Die große Mehrheit der Menschen, die 2015 und in der Folge nach Deutschland gekommen sind, sind vor Krieg und Verfolgung in ihrer Heimat geflohen und haben in Deutschland um Asyl nachgesucht. Deutschland hat also auf eine humanitäre Notsituation reagiert – und nicht irgendwelche vermeintlichen arbeitsmarktpolitischen Ideen verfolgt. Die heutige Praxis zeigt auch: Es wird bei vielen Flüchtlingen mehrere Jahre dauern, bis sie die deutsche Sprache erlernt haben und auf dem Arbeitsmarkt eine Chance haben.

Alle europäischen Amtsträger unterstreichen, Lesbos ist eine europäische Insel. Die Inselbewohner fühlen sich allerdings im Stich gelassen. Was meinen Sie dazu?

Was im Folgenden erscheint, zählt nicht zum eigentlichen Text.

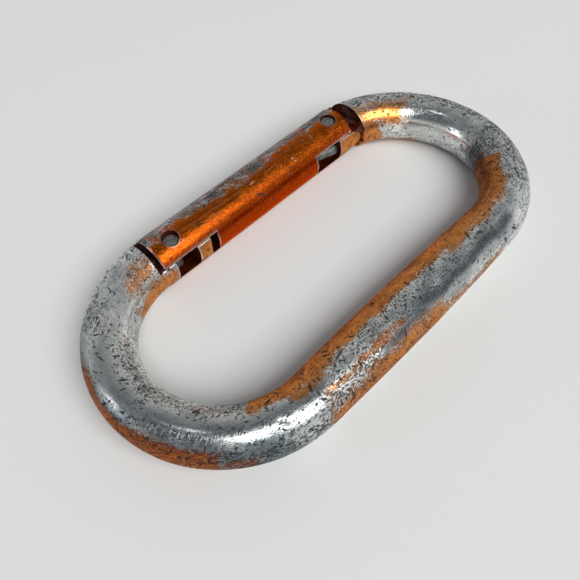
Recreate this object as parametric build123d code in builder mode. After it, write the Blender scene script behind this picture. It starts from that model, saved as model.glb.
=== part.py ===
from build123d import *
import os
from math import asin, atan2, cos, hypot, sin, sqrt, tan

# Pin-latch oval carabiner, in millimetres, lying flat on its side.
# +X runs along its length towards the hinge, +Y across it towards the gate, +Z up.
# The origin is under the middle of its outline, on the surface that it lies on.

# Outline of the bent bar
overall_length = 108.0
overall_width = 55.8
bar_diameter = 11.3
milled_arc = 25.0  # degrees of each bow next to the gate, which the milling cuts into

# Gate
gate_diameter = 11.3
latch_overrun = 1.2  # the gate's latch end, past the start of that bow
hinge_overrun = 2.9  # the gate's hinge end, past the start of that bow
latch_gap = 1.45  # from the gate's latch end to the body's shoulder
hinge_gap = 3.15  # from the gate's hinge end to the body's shoulder
gate_edge_break = 0.35
slot_width = 5.3
slot_cutter_radius = 25.0  # disc cutter that leaves a hollow end in each slot
tongue_clearance = 0.2  # between a cheek of the gate and the tongue or tang in its slot

# Latch end
latch_rivet_inset = 4.75  # from the gate's latch end
latch_rivet_offset = 1.35  # from the gate's axis towards the inside of the oval
notch_back_play = 0.75  # rivet to the root side of the notch
notch_front_play = 2.15  # rivet to the hook
notch_floor_play = 0.15  # rivet to the floor of the notch, which stops the gate
hook_length = 3.3
hook_end_play = 2.5  # hook to the deepest point of the slot

# Hinge end
hinge_rivet_inset = 3.75  # from the gate's hinge end
hinge_rivet_offset = 0.4  # from the gate's axis towards the inside of the oval
hinge_running_clearance = 0.05  # radial, between the rivet and the hole in the tang
hinge_slot_depth = 12.9  # from the gate's hinge end to the deepest point of the slot
step_lead = 0.8  # the tang's step stands this far from the hinge axis, on the latch side

# Rivets
rivet_diameter = 2.8
rivet_head_diameter = 3.1
rivet_head_thickness = 0.9
counterbore_diameter = 3.7
rivet_head_recess = 0.1  # below the lowest point of the counterbore's rim

# Push rod and spring
rod_diameter = 2.6
rod_arm = 3.82  # from the hinge axis to the rod's own axis
rod_gap = 0.05  # between the rod's tip and the step
rod_side_clearance = 0.12  # between the rod and the tang beside it
rod_lip_clearance = 0.225  # between the rod and the lip of the bore, which sets its slope
button_diameter = 4.8  # head of the rod, which the spring pushes
button_thickness = 1.3
button_edge_break = 0.4
button_offset = 0.3  # from the gate's axis to the back of the button, with the gate shut
bore_diameter = 6.6
bore_depth = 19.0  # from the deepest point of the hinge slot
spring_wire = 0.8
spring_wire_sides = 6
spring_mean_diameter = 5.2
spring_pitch = 3.0
spring_seat_gap = 0.12

# Worked out from the sizes above
mid_height = bar_diameter / 2
bar_radius = bar_diameter / 2
gate_radius = gate_diameter / 2
gate_y = overall_width / 2 - bar_radius
bow_radius = gate_y  # of the bar's centreline, round the middle of each bow
bow_x = overall_length / 2 - bar_radius - bow_radius

gate_latch_x = -bow_x - latch_overrun
gate_hinge_x = bow_x + hinge_overrun
latch_shoulder_x = gate_latch_x - latch_gap
hinge_shoulder_x = gate_hinge_x + hinge_gap
tongue_thickness = slot_width - 2 * tongue_clearance

rivet_radius = rivet_diameter / 2
latch_rivet_x = gate_latch_x + latch_rivet_inset
latch_rivet_y = gate_y - latch_rivet_offset
notch_root_x = latch_rivet_x - rivet_radius - notch_back_play
notch_hook_x = latch_rivet_x + rivet_radius + notch_front_play
notch_floor_y = latch_rivet_y + rivet_radius + notch_floor_play
hook_tip_x = notch_hook_x + hook_length
latch_slot_bottom_x = hook_tip_x + hook_end_play

hinge_x = gate_hinge_x - hinge_rivet_inset
hinge_y = gate_y - hinge_rivet_offset
hinge_slot_bottom_x = gate_hinge_x - hinge_slot_depth
step_x = hinge_x - step_lead
nose_radius = gate_radius + hinge_rivet_offset  # swings flush with the outside of the gate

# The rod's axis runs from its tip, against the step, up to the gate's axis inside the bore.
rod_radius = rod_diameter / 2
button_radius = button_diameter / 2
lip_run = hinge_x - hinge_slot_bottom_x
lip_drop = hinge_y - gate_y + bore_diameter / 2
lip_reach = rod_arm + rod_radius + rod_lip_clearance
tilt = asin(lip_reach / hypot(lip_run, lip_drop)) - atan2(lip_drop, lip_run)
foot_x = hinge_x - rod_arm * sin(tilt)  # the point of the rod's axis nearest the hinge axis
foot_y = hinge_y - rod_arm * cos(tilt)
tip_x = step_x - rod_gap - rod_radius
tip_y = foot_y + (foot_x - tip_x) * tan(tilt)
button_y = gate_y - button_offset
button_x = tip_x - (button_y - tip_y) / tan(tilt)
rod_length = (tip_x - button_x) / cos(tilt)

bore_bottom_x = hinge_slot_bottom_x - bore_depth
spring_radius = spring_mean_diameter / 2
wire_radius = spring_wire / 2
spring_start_x = bore_bottom_x + wire_radius + spring_seat_gap
spring_end_x = button_x - button_radius * sin(tilt) - wire_radius - spring_seat_gap


def rim_height(offset):
    """Height above the gate's axis of the lowest point of a counterbore's rim."""
    return sqrt(gate_radius**2 - (offset + counterbore_diameter / 2) ** 2)


# Body: one round bar, bent to an oval that stops short of closing. Its two ends are made first and
# milled, to a tongue for the latch and a tang for the hinge.
with BuildPart() as body:
    for side, end_x in ((-1, hook_tip_x), (1, hinge_x - nose_radius)):
        with BuildSketch(Plane.YZ.offset(side * bow_x)) as bar_end:
            with Locations((gate_y, mid_height)):
                Circle(bar_radius)
        extrude(amount=end_x - side * bow_x)
        bow_axis = Axis((side * bow_x, 0, 0), (0, 0, -side))
        revolve(bar_end.sketch, axis=bow_axis, revolution_arc=milled_arc)

    # Flats above and below the tongue and the tang, seen from the side.
    for end_x, shoulder_x in ((hook_tip_x, latch_shoulder_x), (hinge_x - nose_radius, hinge_shoulder_x)):
        run = 2 * abs(end_x - shoulder_x)
        away = 1 if end_x > shoulder_x else -1
        for side in (1, -1):
            flat_z = mid_height + side * (tongue_thickness + bar_diameter) / 2
            with BuildSketch(Plane.XZ.offset(-gate_y)):
                with Locations((shoulder_x + away * run / 2, flat_z)):
                    Rectangle(run, bar_diameter)
            extrude(amount=bar_diameter, both=True, mode=Mode.SUBTRACT)

    # Notch that takes the latch rivet, open to the inside, with the hook beyond it.
    with BuildSketch(Plane.XY):
        with Locations(((notch_root_x + notch_hook_x) / 2, notch_floor_y - bar_diameter / 2)):
            notch = Rectangle(notch_hook_x - notch_root_x, bar_diameter)
        floor_corners = notch.vertices().group_by(Axis.Y)[-1].sort_by(Axis.X)
        fillet(floor_corners[0], rivet_radius)
        fillet(floor_corners[1], rivet_radius + notch_floor_play)
    extrude(amount=bar_diameter, mode=Mode.SUBTRACT)

    # Round nose on the tang, cut back to a step on its inner side, where the rod pushes.
    relief_reach = rod_arm - rod_radius - rod_side_clearance
    relief_at_step = hinge_y - relief_reach / cos(tilt) + step_lead * tan(tilt)
    far_x = hinge_x - 2 * nose_radius
    with BuildSketch(Plane.XY):
        with Locations((hinge_x - nose_radius, gate_y)):
            Rectangle(2 * nose_radius, 2 * bar_diameter)
        with Locations((hinge_x, hinge_y)):
            Circle(nose_radius, mode=Mode.SUBTRACT)
        with BuildLine():
            Polyline(
                (step_x, relief_at_step),
                (far_x, relief_at_step + (step_x - far_x) * tan(tilt)),
                (far_x, gate_y - bar_diameter),
                (step_x, gate_y - bar_diameter),
                close=True,
            )
        make_face()
    extrude(amount=bar_diameter, mode=Mode.SUBTRACT)

    # Hole in the tang, in which the hinge rivet turns.
    with BuildSketch(Plane.XY):
        with Locations((hinge_x, hinge_y)):
            Circle(rivet_radius + hinge_running_clearance)
    extrude(amount=bar_diameter, mode=Mode.SUBTRACT)

    # The rest of both bows, and the back. The seams with the milled ends are kept.
    for side in (-1, 1):
        with BuildSketch(Plane.YZ.offset(side * bow_x)):
            with Locations((-gate_y, mid_height)):
                Circle(bar_radius)
        bow_axis = Axis((side * bow_x, 0, 0), (0, 0, side))
        revolve(axis=bow_axis, revolution_arc=180 - milled_arc, clean=False)
    with BuildSketch(Plane.YZ.offset(-bow_x)):
        with Locations((-gate_y, mid_height)):
            Circle(bar_radius)
    extrude(amount=2 * bow_x, clean=False)

# Gate: solid round bar, slotted at both ends and bored for the spring from the hinge slot.
with BuildPart() as gate:
    with BuildSketch(Plane.YZ.offset(gate_latch_x)):
        with Locations((gate_y, mid_height)):
            Circle(gate_radius)
    extrude(amount=gate_hinge_x - gate_latch_x)
    chamfer(gate.edges().filter_by(GeomType.CIRCLE), gate_edge_break)

    with BuildSketch(Plane.YZ.offset(bore_bottom_x)):
        with Locations((gate_y, mid_height)):
            Circle(bore_diameter / 2)
    extrude(amount=gate_hinge_x - bore_bottom_x, mode=Mode.SUBTRACT)

    for bottom_x, open_x in ((latch_slot_bottom_x, gate_latch_x), (hinge_slot_bottom_x, gate_hinge_x)):
        away = 1 if open_x > bottom_x else -1
        with BuildSketch(Plane.XY.offset(mid_height)):
            with Locations((bottom_x + away * slot_cutter_radius, gate_y)):
                Circle(slot_cutter_radius)
        extrude(amount=slot_width / 2, both=True, mode=Mode.SUBTRACT)

    for rivet_x, rivet_y, offset in (
        (latch_rivet_x, latch_rivet_y, latch_rivet_offset),
        (hinge_x, hinge_y, hinge_rivet_offset),
    ):
        seat = rim_height(offset) - rivet_head_recess - rivet_head_thickness
        with BuildSketch(Plane.XY):
            with Locations((rivet_x, rivet_y)):
                Circle(rivet_radius)
        extrude(amount=bar_diameter, mode=Mode.SUBTRACT)
        for side in (1, -1):
            with BuildSketch(Plane.XY.offset(mid_height + side * seat)):
                with Locations((rivet_x, rivet_y)):
                    Circle(counterbore_diameter / 2)
            extrude(amount=side * gate_radius, mode=Mode.SUBTRACT)

# Rivets: a shank through both cheeks, with a low head formed in each counterbore.
rivets = (
    ("latch_rivet", latch_rivet_x, latch_rivet_y, latch_rivet_offset),
    ("hinge_rivet", hinge_x, hinge_y, hinge_rivet_offset),
)
rivet_parts = []
for name, rivet_x, rivet_y, offset in rivets:
    head_top = rim_height(offset) - rivet_head_recess
    seat = head_top - rivet_head_thickness
    head_radius = rivet_head_diameter / 2
    with BuildPart() as rivet:
        with BuildSketch(Plane((rivet_x, rivet_y, mid_height), x_dir=(1, 0, 0), z_dir=(0, -1, 0))):
            Rectangle(rivet_radius, 2 * seat, align=(Align.MIN, Align.CENTER))
            for side in (1, -1):
                with Locations((0, side * (seat + head_top) / 2)):
                    Rectangle(head_radius, rivet_head_thickness, align=(Align.MIN, Align.CENTER))
        revolve(axis=Axis((rivet_x, rivet_y, mid_height), (0, 0, 1)))
    rivet.part.label = name
    rivet_parts.append(rivet.part)

# Push rod: a round tip that bears on the tang's step, and a button in the bore.
rod_plane = Plane((button_x, button_y, mid_height), x_dir=(cos(tilt), -sin(tilt), 0), z_dir=(0, 0, 1))
with BuildPart() as push_rod:
    with BuildSketch(rod_plane):
        with BuildLine():
            Polyline(
                (0, 0),
                (0, button_radius - button_edge_break),
                (button_edge_break, button_radius),
                (button_thickness, button_radius),
                (button_thickness, rod_radius),
                (rod_length, rod_radius),
            )
            JernArc((rod_length, rod_radius), (1, 0), rod_radius, -90)
            Line((rod_length + rod_radius, 0), (0, 0))
        make_face()
    revolve(axis=Axis(rod_plane.origin, rod_plane.x_dir))

# Spring: a plain coil between the bottom of the bore and the button.
with BuildPart() as gate_spring:
    with BuildLine():
        coil = Helix(
            spring_pitch,
            spring_end_x - spring_start_x,
            spring_radius,
            center=(spring_start_x, gate_y, mid_height),
            direction=(1, 0, 0),
        )
    with BuildSketch(Plane(origin=coil @ 0, z_dir=coil % 0)):
        RegularPolygon(wire_radius, spring_wire_sides)
    sweep(is_frenet=True)

os.makedirs("parts", exist_ok=True)
body.part.label = "body"
gate.part.label = "gate"
push_rod.part.label = "push_rod"
gate_spring.part.label = "gate_spring"
for piece in (body.part, gate.part, *rivet_parts, push_rod.part, gate_spring.part):
    export_step(piece, f"parts/{piece.label}.step")
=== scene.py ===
import math
import bpy
import numpy as np
from mathutils import Matrix, Vector


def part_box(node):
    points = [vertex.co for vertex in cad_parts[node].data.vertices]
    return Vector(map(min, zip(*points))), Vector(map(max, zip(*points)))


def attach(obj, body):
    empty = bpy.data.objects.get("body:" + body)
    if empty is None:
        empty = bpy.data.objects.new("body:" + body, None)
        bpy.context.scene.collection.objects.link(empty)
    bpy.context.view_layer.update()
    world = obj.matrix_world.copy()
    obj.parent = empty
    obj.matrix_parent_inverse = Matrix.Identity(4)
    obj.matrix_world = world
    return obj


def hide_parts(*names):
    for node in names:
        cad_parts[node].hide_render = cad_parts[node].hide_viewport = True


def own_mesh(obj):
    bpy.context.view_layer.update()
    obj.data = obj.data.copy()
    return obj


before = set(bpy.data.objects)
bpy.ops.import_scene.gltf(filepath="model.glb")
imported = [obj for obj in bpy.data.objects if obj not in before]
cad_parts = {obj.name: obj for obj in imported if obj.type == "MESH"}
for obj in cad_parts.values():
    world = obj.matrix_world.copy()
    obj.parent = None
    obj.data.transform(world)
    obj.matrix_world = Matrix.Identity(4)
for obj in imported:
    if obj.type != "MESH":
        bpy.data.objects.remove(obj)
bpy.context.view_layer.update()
scene = bpy.context.scene
print("frame loaded")

# All the lengths below are in millimetres until fillMesh writes them.
# The bar is followed by s, the length along it from where the latch bow starts, and by an angle round
# its section: 0 on the outside of the oval, 90 on top, 180 on the inside, 270 underneath.
millimetre = 0.001

bentBar = {
    "bowRadius": 22.07, "bowX": 26.76, "bowY": 0.18, "halfHeight": 5.64,
    "crownHalfWidth": 5.17,  # the bar is drawn thinner round each bow
    "backEndHalfWidth": 5.53, "backHalfWidth": 6.0, "ringStep": 0.31,
    "sidePoints": 21,  # points across each narrow side of a section
    "topPoints": 44,  # points across its top, and across its underside
}
bowLength = math.pi * bentBar["bowRadius"]
backLength = 2 * bentBar["bowX"]
barLength = 2 * bowLength + backLength
barRadius = 5.65  # where the bows meet the gate. An angle round the bar times this is a width on its skin.
barLap = 2 * math.pi * barRadius  # once round the bar
axisY = 22.25  # axis of the gate and of the milled ends
axisZ = 5.65

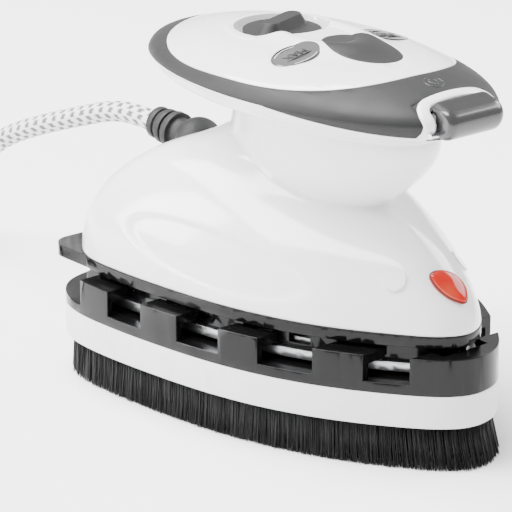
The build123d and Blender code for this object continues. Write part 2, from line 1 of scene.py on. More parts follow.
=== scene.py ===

Ich kann verstehen, dass manche hier auf den Inseln subjektiv dieses Gefühl haben. Aber die Wahrheit ist doch auch, dass sich neben Deutschland zahlreiche andere EU Mitgliedsstaaten solidarisch mit Griechenland zeigen, Personal entsenden und technische Unterstützung leisten. Ein solches Ausmaß europäischer Zusammenarbeit auf diesem Gebiet hat es in der Geschichte der EU noch nicht gegeben.